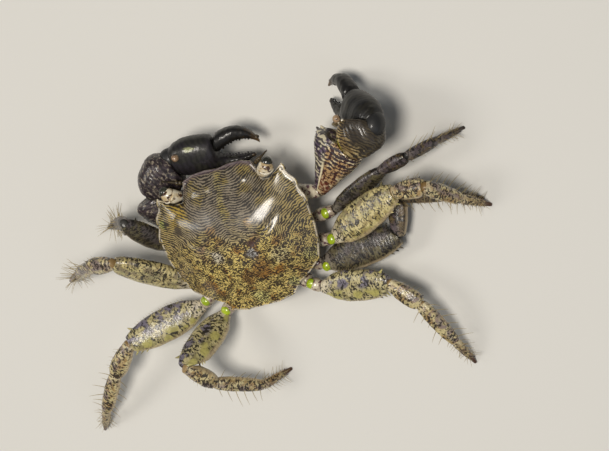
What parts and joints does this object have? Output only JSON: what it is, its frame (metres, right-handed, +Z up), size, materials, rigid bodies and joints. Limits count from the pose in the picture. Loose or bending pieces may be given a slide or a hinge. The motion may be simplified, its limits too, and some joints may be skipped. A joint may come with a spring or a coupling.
{
  "type": "marbled rock crab",
  "caption": "Life-size still model of a marbled shore crab standing on its legs, one claw stretched ahead and one folded across its face.",
  "frame": {"origin": "middle of the crab's outer box, on the floor that its feet stand on", "axes": "+X to the crab's right across its legs, +Y ahead of its face, +Z up"},
  "size_m": [0.1022, 0.0668, 0.0183],
  "materials": {
    "shell": "wet chitin, olive and purple-black wavy lines, glossy",
    "underside": "cream shell with grey-violet marks, satin",
    "leg": "olive-cream chitin with black-brown marbling, satin to glossy",
    "foot": "orange-brown horn, darker tips, satin",
    "claw": "purple-brown and cream striped chitin, glossy",
    "eyestalk": "cream with brown speckles, satin",
    "cornea": "dark olive-grey, very glossy",
    "feeler": "brown, satin"
  },
  "bodies": {
    "root": {"carapace": "shell", "sternum": "underside", "abdomen": "underside", "mouthparts": "underside", "eye_left": "cornea", "eyestalk_left": "eyestalk", "antenna_left": "feeler", "claw_left_base": "underside", "claw_left_merus": "claw", "claw_left_carpus": "claw", "claw_left_palm": "claw", "claw_left_finger": "claw", "leg_left_1_base": "underside", "leg_left_1_merus": "leg", "leg_left_1_carpus": "leg", "leg_left_1_propodus": "leg", "leg_left_1_dactyl": "foot", "leg_left_2_base": "underside", "leg_left_2_merus": "leg", "leg_left_2_carpus": "leg", "leg_left_2_propodus": "leg", "leg_left_2_dactyl": "foot", "leg_left_3_base": "underside", "leg_left_3_merus": "leg", "leg_left_3_carpus": "leg", "leg_left_3_propodus": "leg", "leg_left_3_dactyl": "foot", "leg_left_4_base": "underside", "leg_left_4_merus": "leg", "leg_left_4_carpus": "leg", "leg_left_4_propodus": "leg", "leg_left_4_dactyl": "foot", "eye_right": "cornea", "eyestalk_right": "eyestalk", "antenna_right": "feeler", "claw_right_base": "underside", "claw_right_merus": "claw", "claw_right_carpus": "claw", "claw_right_palm": "claw", "claw_right_finger": "claw", "leg_right_1_base": "underside", "leg_right_1_merus": "leg", "leg_right_1_carpus": "leg", "leg_right_1_propodus": "leg", "leg_right_1_dactyl": "foot", "leg_right_2_base": "underside", "leg_right_2_merus": "leg", "leg_right_2_carpus": "leg", "leg_right_2_propodus": "leg", "leg_right_2_dactyl": "foot", "leg_right_3_base": "underside", "leg_right_3_merus": "leg", "leg_right_3_carpus": "leg", "leg_right_3_propodus": "leg", "leg_right_3_dactyl": "foot", "leg_right_4_base": "underside", "leg_right_4_merus": "leg", "leg_right_4_carpus": "leg", "leg_right_4_propodus": "leg", "leg_right_4_dactyl": "foot"}
  },
  "joints": []
}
● ● ●
Set down the material above again, word for word.

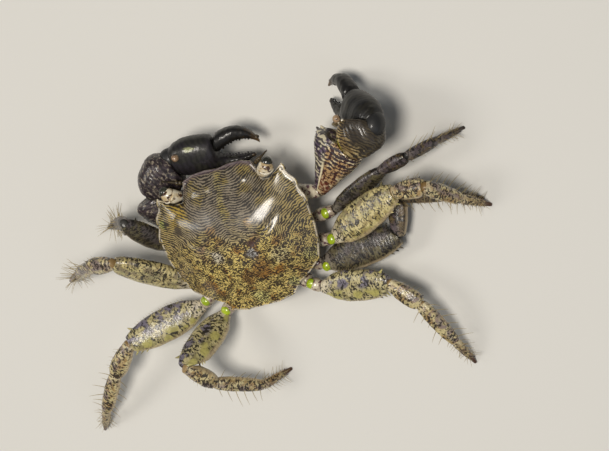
What parts and joints does this object have? Output only JSON: what it is, its frame (metres, right-handed, +Z up), size, materials, rigid bodies and joints. Limits count from the pose in the picture. Loose or bending pieces may be given a slide or a hinge. The motion may be simplified, its limits too, and some joints may be skipped. A joint may come with a spring or a coupling.
{
  "type": "marbled rock crab",
  "caption": "Life-size still model of a marbled shore crab standing on its legs, one claw stretched ahead and one folded across its face.",
  "frame": {"origin": "middle of the crab's outer box, on the floor that its feet stand on", "axes": "+X to the crab's right across its legs, +Y ahead of its face, +Z up"},
  "size_m": [0.1022, 0.0668, 0.0183],
  "materials": {
    "shell": "wet chitin, olive and purple-black wavy lines, glossy",
    "underside": "cream shell with grey-violet marks, satin",
    "leg": "olive-cream chitin with black-brown marbling, satin to glossy",
    "foot": "orange-brown horn, darker tips, satin",
    "claw": "purple-brown and cream striped chitin, glossy",
    "eyestalk": "cream with brown speckles, satin",
    "cornea": "dark olive-grey, very glossy",
    "feeler": "brown, satin"
  },
  "bodies": {
    "root": {"carapace": "shell", "sternum": "underside", "abdomen": "underside", "mouthparts": "underside", "eye_left": "cornea", "eyestalk_left": "eyestalk", "antenna_left": "feeler", "claw_left_base": "underside", "claw_left_merus": "claw", "claw_left_carpus": "claw", "claw_left_palm": "claw", "claw_left_finger": "claw", "leg_left_1_base": "underside", "leg_left_1_merus": "leg", "leg_left_1_carpus": "leg", "leg_left_1_propodus": "leg", "leg_left_1_dactyl": "foot", "leg_left_2_base": "underside", "leg_left_2_merus": "leg", "leg_left_2_carpus": "leg", "leg_left_2_propodus": "leg", "leg_left_2_dactyl": "foot", "leg_left_3_base": "underside", "leg_left_3_merus": "leg", "leg_left_3_carpus": "leg", "leg_left_3_propodus": "leg", "leg_left_3_dactyl": "foot", "leg_left_4_base": "underside", "leg_left_4_merus": "leg", "leg_left_4_carpus": "leg", "leg_left_4_propodus": "leg", "leg_left_4_dactyl": "foot", "eye_right": "cornea", "eyestalk_right": "eyestalk", "antenna_right": "feeler", "claw_right_base": "underside", "claw_right_merus": "claw", "claw_right_carpus": "claw", "claw_right_palm": "claw", "claw_right_finger": "claw", "leg_right_1_base": "underside", "leg_right_1_merus": "leg", "leg_right_1_carpus": "leg", "leg_right_1_propodus": "leg", "leg_right_1_dactyl": "foot", "leg_right_2_base": "underside", "leg_right_2_merus": "leg", "leg_right_2_carpus": "leg", "leg_right_2_propodus": "leg", "leg_right_2_dactyl": "foot", "leg_right_3_base": "underside", "leg_right_3_merus": "leg", "leg_right_3_carpus": "leg", "leg_right_3_propodus": "leg", "leg_right_3_dactyl": "foot", "leg_right_4_base": "underside", "leg_right_4_merus": "leg", "leg_right_4_carpus": "leg", "leg_right_4_propodus": "leg", "leg_right_4_dactyl": "foot"}
  },
  "joints": []
}